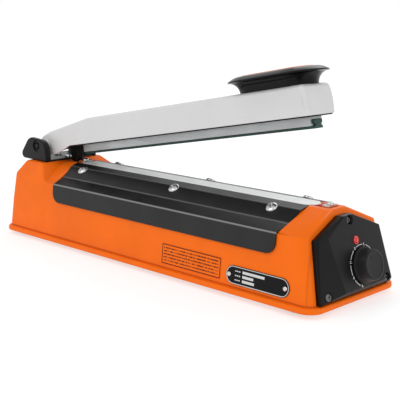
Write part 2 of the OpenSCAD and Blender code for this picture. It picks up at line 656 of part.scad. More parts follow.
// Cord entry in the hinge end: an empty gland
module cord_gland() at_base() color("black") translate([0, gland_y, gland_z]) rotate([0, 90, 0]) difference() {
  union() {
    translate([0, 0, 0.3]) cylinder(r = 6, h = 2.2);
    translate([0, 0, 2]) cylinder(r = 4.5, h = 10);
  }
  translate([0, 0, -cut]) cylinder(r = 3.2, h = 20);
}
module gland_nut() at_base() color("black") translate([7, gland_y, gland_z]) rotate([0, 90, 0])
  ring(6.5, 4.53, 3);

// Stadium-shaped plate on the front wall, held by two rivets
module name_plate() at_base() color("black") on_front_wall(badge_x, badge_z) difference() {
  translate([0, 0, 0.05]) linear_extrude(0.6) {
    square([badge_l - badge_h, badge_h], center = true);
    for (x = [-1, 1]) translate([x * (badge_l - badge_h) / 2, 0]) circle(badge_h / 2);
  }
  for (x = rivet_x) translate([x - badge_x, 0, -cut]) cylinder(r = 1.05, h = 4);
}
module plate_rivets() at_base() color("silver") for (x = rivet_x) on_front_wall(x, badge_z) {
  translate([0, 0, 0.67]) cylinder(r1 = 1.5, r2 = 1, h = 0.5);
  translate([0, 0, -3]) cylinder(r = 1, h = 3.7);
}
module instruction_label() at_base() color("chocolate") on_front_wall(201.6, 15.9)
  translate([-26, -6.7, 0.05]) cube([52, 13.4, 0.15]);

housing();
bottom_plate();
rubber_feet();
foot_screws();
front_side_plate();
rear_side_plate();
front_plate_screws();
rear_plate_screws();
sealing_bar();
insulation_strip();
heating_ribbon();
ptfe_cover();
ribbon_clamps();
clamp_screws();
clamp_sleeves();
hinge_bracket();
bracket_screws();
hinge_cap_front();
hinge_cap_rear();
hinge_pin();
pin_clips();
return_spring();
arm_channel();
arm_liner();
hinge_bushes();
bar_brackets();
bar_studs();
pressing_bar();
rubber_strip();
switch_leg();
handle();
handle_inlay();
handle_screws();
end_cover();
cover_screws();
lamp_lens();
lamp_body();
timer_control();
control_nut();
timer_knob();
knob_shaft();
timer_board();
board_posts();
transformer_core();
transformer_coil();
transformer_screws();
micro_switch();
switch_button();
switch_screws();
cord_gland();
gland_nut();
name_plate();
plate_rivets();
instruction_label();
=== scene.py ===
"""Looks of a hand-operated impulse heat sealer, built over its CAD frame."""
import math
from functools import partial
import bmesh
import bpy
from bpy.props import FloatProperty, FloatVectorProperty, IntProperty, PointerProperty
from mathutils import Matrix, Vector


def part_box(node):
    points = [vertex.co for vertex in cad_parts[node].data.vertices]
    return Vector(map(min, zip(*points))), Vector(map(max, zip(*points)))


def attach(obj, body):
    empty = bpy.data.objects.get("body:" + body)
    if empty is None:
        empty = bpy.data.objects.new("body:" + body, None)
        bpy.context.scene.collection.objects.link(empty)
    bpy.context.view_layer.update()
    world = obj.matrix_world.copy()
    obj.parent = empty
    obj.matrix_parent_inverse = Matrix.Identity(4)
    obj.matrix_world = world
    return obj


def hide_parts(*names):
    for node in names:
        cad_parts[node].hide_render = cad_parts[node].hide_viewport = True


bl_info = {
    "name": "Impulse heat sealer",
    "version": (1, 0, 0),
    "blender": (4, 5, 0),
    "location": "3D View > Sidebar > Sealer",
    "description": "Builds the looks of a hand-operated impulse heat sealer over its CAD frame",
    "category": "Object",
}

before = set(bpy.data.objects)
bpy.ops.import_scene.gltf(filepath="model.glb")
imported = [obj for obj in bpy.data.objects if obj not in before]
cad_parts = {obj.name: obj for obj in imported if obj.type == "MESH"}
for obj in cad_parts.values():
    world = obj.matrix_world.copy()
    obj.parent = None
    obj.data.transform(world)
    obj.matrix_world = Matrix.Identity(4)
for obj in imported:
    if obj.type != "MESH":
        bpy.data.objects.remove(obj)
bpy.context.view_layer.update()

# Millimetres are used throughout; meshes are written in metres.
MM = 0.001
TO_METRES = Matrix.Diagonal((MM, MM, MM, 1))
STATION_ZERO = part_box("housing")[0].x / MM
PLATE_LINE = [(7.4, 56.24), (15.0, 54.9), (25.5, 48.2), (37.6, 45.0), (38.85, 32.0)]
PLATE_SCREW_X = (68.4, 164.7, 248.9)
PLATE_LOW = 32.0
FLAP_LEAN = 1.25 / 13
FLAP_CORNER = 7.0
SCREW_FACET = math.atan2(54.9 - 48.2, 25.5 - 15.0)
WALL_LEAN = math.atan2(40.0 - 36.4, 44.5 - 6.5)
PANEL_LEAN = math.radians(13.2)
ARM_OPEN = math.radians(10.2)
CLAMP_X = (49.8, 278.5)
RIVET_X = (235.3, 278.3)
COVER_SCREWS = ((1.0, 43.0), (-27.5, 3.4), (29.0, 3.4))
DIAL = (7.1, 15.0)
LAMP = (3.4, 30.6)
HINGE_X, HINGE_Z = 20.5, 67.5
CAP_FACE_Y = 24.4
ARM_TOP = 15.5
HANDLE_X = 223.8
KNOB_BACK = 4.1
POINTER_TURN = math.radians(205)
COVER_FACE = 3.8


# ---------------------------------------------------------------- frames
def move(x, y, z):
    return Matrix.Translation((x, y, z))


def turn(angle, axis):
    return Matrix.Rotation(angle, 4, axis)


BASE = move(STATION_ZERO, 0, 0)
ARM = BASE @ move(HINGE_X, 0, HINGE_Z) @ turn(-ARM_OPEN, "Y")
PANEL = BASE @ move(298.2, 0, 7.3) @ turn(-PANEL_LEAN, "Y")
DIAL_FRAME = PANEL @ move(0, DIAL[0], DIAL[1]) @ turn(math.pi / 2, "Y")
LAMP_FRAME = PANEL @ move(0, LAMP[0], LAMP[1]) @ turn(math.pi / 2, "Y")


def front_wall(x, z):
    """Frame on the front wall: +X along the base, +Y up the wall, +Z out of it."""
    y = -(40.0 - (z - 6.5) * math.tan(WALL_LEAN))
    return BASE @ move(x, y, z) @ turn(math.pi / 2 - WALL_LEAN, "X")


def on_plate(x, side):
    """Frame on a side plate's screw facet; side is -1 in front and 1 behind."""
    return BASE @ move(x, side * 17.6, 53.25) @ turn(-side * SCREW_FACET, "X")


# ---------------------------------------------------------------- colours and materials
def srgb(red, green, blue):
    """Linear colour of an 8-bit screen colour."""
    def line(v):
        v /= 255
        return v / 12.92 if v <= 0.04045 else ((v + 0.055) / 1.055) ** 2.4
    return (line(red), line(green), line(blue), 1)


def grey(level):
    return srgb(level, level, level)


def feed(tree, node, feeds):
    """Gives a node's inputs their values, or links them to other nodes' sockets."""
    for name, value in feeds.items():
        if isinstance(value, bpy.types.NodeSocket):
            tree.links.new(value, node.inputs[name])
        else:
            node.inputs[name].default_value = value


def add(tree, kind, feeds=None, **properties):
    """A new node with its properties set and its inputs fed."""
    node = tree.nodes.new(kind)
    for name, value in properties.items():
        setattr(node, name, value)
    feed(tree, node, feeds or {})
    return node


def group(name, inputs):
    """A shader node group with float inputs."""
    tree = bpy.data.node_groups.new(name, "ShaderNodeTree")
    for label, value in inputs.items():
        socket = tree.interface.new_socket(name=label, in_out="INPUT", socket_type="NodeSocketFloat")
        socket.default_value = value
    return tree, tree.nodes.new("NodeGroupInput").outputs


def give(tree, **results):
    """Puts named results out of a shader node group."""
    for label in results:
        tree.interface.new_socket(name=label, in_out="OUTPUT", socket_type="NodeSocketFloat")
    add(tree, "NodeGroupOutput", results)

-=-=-

* Job *
Each line from the one holding "arm_liner();" to the one holding "for node in", those two included, is to be transcribed exactly, and no other line.

* Exercise result *
arm_liner();
hinge_bushes();
bar_brackets();
bar_studs();
pressing_bar();
rubber_strip();
switch_leg();
handle();
handle_inlay();
handle_screws();
end_cover();
cover_screws();
lamp_lens();
lamp_body();
timer_control();
control_nut();
timer_knob();
knob_shaft();
timer_board();
board_posts();
transformer_core();
transformer_coil();
transformer_screws();
micro_switch();
switch_button();
switch_screws();
cord_gland();
gland_nut();
name_plate();
plate_rivets();
instruction_label();
=== scene.py ===
"""Looks of a hand-operated impulse heat sealer, built over its CAD frame."""
import math
from functools import partial
import bmesh
import bpy
from bpy.props import FloatProperty, FloatVectorProperty, IntProperty, PointerProperty
from mathutils import Matrix, Vector


def part_box(node):
    points = [vertex.co for vertex in cad_parts[node].data.vertices]
    return Vector(map(min, zip(*points))), Vector(map(max, zip(*points)))


def attach(obj, body):
    empty = bpy.data.objects.get("body:" + body)
    if empty is None:
        empty = bpy.data.objects.new("body:" + body, None)
        bpy.context.scene.collection.objects.link(empty)
    bpy.context.view_layer.update()
    world = obj.matrix_world.copy()
    obj.parent = empty
    obj.matrix_parent_inverse = Matrix.Identity(4)
    obj.matrix_world = world
    return obj


def hide_parts(*names):
    for node in names:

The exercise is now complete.